| Aim |
Below are some records. Reproduce them exactly from their first line through the line with "c.line(SLATE, (x +", inclusive.

══════════

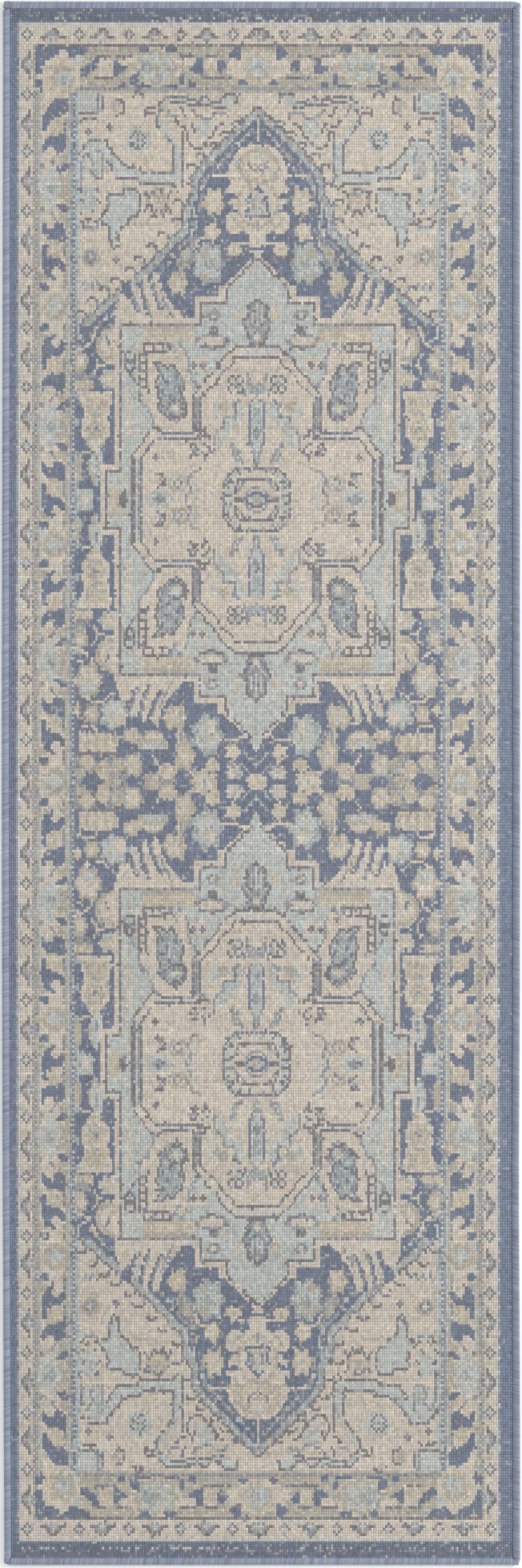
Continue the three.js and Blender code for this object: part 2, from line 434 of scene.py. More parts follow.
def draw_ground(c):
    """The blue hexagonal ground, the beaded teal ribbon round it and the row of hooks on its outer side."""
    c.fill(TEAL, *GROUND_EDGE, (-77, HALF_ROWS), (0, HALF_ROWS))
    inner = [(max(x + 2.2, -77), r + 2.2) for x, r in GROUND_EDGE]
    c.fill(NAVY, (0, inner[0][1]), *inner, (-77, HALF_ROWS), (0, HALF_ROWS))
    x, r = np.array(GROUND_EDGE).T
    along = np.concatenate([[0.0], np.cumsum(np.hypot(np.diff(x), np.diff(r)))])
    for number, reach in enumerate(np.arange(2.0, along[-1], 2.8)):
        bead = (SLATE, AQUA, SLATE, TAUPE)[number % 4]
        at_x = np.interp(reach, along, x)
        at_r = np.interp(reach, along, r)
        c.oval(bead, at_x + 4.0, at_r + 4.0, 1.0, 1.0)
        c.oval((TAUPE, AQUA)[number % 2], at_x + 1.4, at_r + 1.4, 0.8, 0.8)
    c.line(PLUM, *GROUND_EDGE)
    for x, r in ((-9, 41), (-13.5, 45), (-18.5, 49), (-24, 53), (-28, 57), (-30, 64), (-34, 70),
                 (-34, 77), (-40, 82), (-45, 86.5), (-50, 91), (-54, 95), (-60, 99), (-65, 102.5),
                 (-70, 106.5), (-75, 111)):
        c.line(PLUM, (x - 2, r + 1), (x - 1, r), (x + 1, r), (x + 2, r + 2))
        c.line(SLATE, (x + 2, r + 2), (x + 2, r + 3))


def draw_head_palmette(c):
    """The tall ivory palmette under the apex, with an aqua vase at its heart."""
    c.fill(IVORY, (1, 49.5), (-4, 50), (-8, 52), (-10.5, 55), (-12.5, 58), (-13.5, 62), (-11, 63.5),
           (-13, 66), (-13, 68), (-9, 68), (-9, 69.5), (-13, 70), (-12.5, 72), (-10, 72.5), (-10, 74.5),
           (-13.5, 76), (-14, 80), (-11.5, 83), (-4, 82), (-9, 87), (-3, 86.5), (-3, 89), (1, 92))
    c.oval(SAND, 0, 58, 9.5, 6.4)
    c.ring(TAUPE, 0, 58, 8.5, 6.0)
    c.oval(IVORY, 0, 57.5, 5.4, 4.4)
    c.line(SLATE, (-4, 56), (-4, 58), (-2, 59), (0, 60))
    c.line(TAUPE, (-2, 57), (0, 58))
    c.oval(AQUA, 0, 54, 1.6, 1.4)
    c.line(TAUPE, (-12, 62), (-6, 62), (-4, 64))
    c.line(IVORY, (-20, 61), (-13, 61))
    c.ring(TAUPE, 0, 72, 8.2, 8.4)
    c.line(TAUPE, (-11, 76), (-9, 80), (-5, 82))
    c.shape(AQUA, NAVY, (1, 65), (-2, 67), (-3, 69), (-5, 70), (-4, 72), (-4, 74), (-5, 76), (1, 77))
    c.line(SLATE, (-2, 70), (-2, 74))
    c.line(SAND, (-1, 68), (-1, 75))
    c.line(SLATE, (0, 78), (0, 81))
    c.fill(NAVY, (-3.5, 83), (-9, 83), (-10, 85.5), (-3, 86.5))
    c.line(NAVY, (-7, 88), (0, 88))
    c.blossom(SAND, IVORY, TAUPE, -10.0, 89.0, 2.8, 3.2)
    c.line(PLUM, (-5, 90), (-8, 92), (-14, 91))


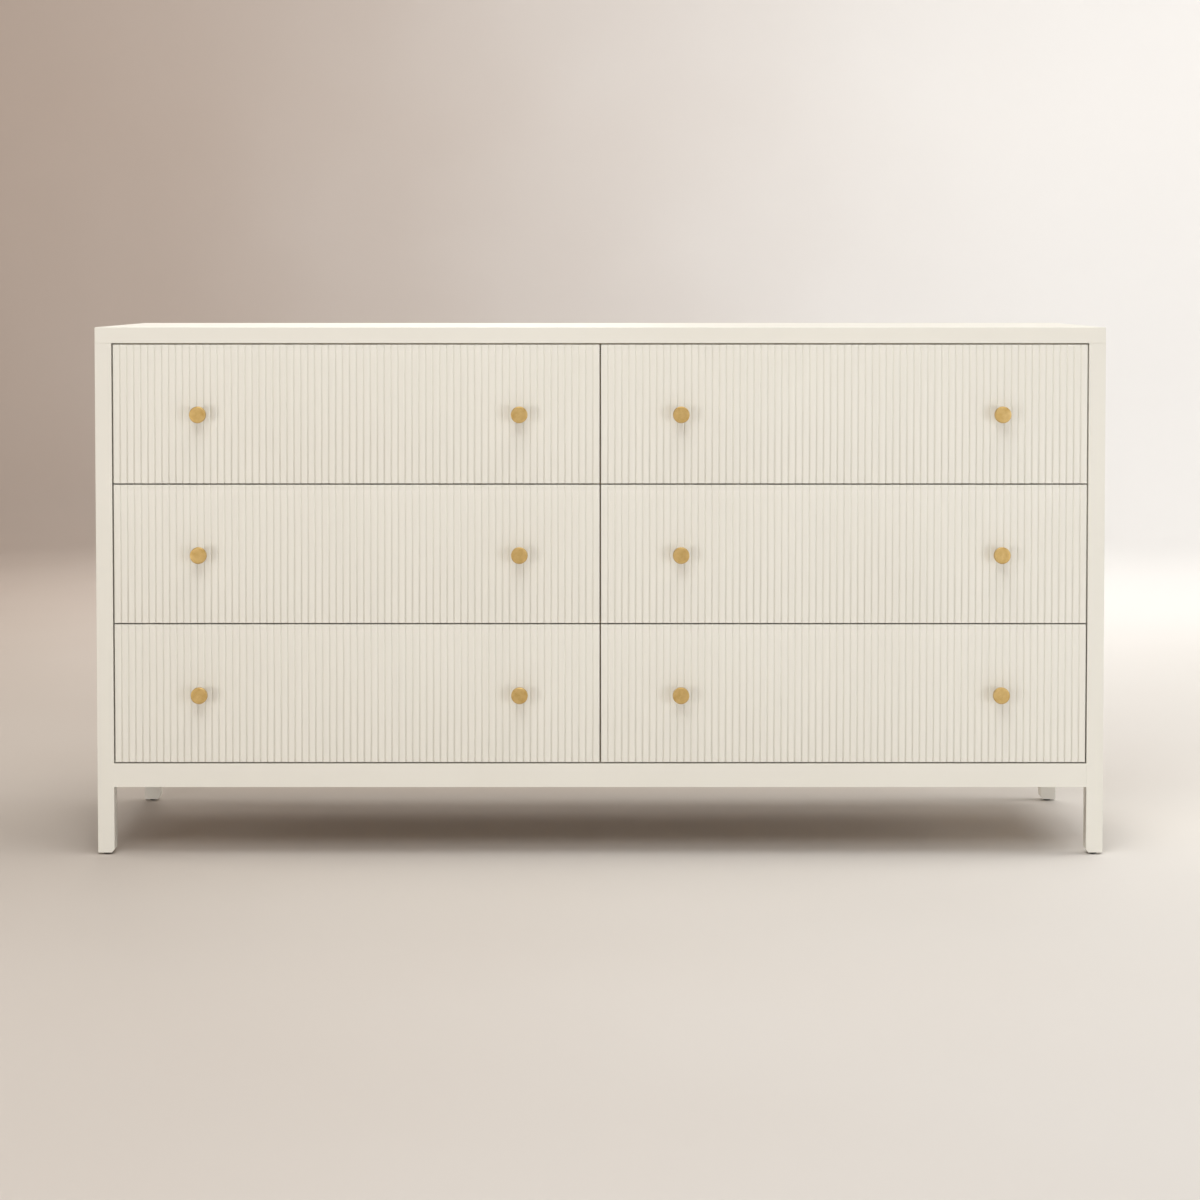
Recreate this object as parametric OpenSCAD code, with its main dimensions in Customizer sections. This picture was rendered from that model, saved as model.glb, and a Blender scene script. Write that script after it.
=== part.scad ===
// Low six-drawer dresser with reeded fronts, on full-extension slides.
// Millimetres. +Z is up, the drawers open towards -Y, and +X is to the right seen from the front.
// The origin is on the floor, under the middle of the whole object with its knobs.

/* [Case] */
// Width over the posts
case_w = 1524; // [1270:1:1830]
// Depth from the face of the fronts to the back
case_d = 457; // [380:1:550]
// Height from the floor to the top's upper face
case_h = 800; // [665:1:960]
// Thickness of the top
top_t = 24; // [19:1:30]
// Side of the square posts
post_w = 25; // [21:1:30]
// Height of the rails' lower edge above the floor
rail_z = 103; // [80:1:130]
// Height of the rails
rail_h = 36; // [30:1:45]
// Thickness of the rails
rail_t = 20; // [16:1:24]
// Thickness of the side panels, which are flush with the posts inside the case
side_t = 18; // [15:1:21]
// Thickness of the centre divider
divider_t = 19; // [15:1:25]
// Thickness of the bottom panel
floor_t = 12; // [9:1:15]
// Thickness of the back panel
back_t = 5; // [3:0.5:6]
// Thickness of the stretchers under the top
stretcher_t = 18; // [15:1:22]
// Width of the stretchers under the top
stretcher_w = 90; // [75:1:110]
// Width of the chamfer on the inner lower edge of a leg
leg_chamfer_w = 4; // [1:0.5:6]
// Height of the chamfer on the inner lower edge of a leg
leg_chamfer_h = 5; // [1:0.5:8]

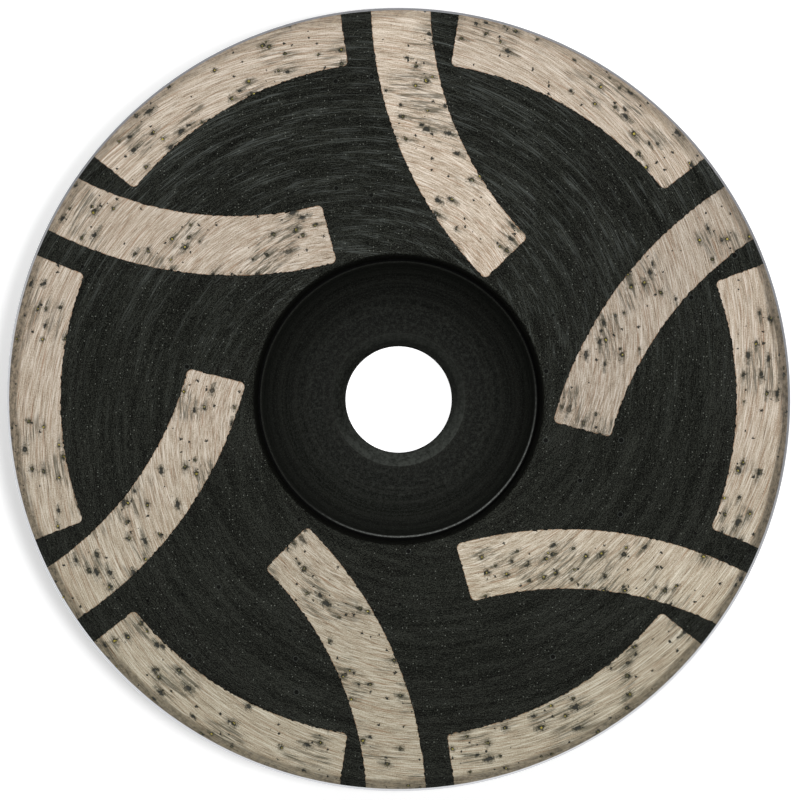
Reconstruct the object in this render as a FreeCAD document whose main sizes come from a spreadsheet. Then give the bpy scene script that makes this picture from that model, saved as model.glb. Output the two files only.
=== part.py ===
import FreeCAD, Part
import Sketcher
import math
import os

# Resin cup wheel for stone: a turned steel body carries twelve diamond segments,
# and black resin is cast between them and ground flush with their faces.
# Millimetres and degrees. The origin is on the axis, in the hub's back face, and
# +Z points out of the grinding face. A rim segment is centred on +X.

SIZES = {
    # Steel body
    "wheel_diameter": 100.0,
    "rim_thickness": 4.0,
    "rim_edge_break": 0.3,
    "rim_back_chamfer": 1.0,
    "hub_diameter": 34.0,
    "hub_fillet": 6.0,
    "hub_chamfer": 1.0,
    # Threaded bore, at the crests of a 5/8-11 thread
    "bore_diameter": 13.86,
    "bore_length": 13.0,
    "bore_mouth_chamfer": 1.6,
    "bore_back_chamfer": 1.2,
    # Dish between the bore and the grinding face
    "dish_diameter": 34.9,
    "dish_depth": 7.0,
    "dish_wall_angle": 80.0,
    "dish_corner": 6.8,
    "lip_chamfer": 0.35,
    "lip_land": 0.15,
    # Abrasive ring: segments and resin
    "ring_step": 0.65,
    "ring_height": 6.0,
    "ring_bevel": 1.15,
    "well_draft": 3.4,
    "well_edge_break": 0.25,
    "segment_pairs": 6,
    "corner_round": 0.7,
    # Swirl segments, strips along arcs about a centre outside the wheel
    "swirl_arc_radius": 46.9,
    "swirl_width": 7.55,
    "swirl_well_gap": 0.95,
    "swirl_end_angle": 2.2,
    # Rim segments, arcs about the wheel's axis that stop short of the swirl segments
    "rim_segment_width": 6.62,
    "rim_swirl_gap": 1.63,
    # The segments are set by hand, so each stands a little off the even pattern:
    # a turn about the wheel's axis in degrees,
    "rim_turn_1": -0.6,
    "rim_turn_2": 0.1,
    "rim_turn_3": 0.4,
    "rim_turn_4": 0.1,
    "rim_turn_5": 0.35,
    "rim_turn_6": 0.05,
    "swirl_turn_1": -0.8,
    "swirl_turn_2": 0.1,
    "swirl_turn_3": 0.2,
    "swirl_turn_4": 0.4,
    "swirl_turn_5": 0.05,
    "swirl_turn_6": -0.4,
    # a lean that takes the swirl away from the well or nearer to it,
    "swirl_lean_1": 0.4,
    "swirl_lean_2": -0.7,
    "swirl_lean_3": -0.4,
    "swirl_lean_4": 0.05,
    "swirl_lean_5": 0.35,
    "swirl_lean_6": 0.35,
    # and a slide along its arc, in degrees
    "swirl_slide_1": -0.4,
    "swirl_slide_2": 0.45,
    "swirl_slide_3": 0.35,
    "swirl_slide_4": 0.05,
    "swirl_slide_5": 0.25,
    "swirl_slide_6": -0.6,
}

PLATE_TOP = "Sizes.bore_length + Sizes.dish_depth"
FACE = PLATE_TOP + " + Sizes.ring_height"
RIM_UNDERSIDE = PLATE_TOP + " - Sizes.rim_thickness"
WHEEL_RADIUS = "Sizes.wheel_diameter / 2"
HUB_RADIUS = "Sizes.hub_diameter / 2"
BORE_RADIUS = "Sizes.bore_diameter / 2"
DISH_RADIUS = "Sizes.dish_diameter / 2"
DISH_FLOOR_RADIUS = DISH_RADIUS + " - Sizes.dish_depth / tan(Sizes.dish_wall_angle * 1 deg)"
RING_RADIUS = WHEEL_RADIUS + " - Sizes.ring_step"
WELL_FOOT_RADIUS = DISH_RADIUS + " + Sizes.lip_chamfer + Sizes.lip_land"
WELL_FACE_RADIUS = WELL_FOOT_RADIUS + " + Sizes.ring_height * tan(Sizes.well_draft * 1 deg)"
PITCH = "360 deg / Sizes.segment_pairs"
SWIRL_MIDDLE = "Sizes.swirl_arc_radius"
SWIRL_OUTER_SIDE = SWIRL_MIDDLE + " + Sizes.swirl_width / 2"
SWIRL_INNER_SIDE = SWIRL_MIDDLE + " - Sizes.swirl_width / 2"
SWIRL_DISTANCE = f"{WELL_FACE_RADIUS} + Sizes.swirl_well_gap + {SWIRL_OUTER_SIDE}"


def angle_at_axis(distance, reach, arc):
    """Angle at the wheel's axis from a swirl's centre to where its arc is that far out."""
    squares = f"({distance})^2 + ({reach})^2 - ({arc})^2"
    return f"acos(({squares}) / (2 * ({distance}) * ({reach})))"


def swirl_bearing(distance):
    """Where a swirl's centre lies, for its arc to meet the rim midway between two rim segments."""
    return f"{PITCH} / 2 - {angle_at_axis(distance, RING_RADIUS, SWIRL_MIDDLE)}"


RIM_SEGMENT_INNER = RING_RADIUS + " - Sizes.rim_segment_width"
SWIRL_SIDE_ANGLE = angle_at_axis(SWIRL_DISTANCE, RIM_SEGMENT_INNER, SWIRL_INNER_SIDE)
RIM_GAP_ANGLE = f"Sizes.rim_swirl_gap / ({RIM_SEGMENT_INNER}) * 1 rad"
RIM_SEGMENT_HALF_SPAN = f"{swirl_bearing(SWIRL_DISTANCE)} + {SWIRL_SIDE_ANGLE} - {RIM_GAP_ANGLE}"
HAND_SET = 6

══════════

| Exercise response |
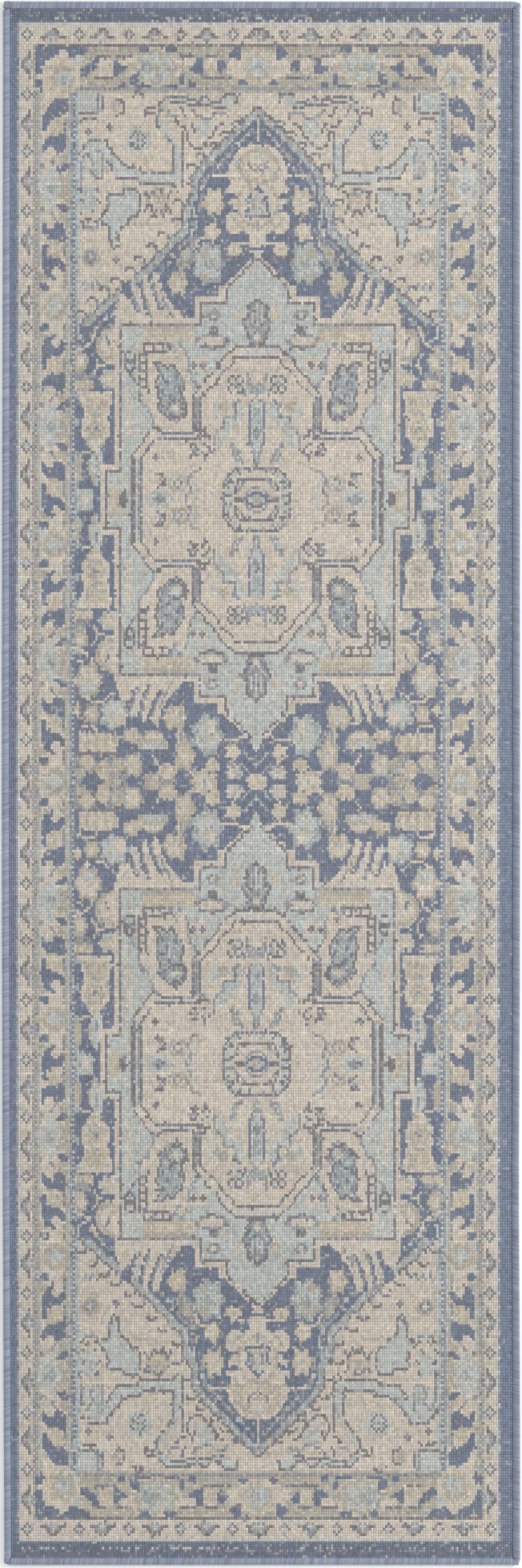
Continue the three.js and Blender code for this object: part 2, from line 434 of scene.py. More parts follow.
def draw_ground(c):
    """The blue hexagonal ground, the beaded teal ribbon round it and the row of hooks on its outer side."""
    c.fill(TEAL, *GROUND_EDGE, (-77, HALF_ROWS), (0, HALF_ROWS))
    inner = [(max(x + 2.2, -77), r + 2.2) for x, r in GROUND_EDGE]
    c.fill(NAVY, (0, inner[0][1]), *inner, (-77, HALF_ROWS), (0, HALF_ROWS))
    x, r = np.array(GROUND_EDGE).T
    along = np.concatenate([[0.0], np.cumsum(np.hypot(np.diff(x), np.diff(r)))])
    for number, reach in enumerate(np.arange(2.0, along[-1], 2.8)):
        bead = (SLATE, AQUA, SLATE, TAUPE)[number % 4]
        at_x = np.interp(reach, along, x)
        at_r = np.interp(reach, along, r)
        c.oval(bead, at_x + 4.0, at_r + 4.0, 1.0, 1.0)
        c.oval((TAUPE, AQUA)[number % 2], at_x + 1.4, at_r + 1.4, 0.8, 0.8)
    c.line(PLUM, *GROUND_EDGE)
    for x, r in ((-9, 41), (-13.5, 45), (-18.5, 49), (-24, 53), (-28, 57), (-30, 64), (-34, 70),
                 (-34, 77), (-40, 82), (-45, 86.5), (-50, 91), (-54, 95), (-60, 99), (-65, 102.5),
                 (-70, 106.5), (-75, 111)):
        c.line(PLUM, (x - 2, r + 1), (x - 1, r), (x + 1, r), (x + 2, r + 2))
        c.line(SLATE, (x + 2, r + 2), (x + 2, r + 3))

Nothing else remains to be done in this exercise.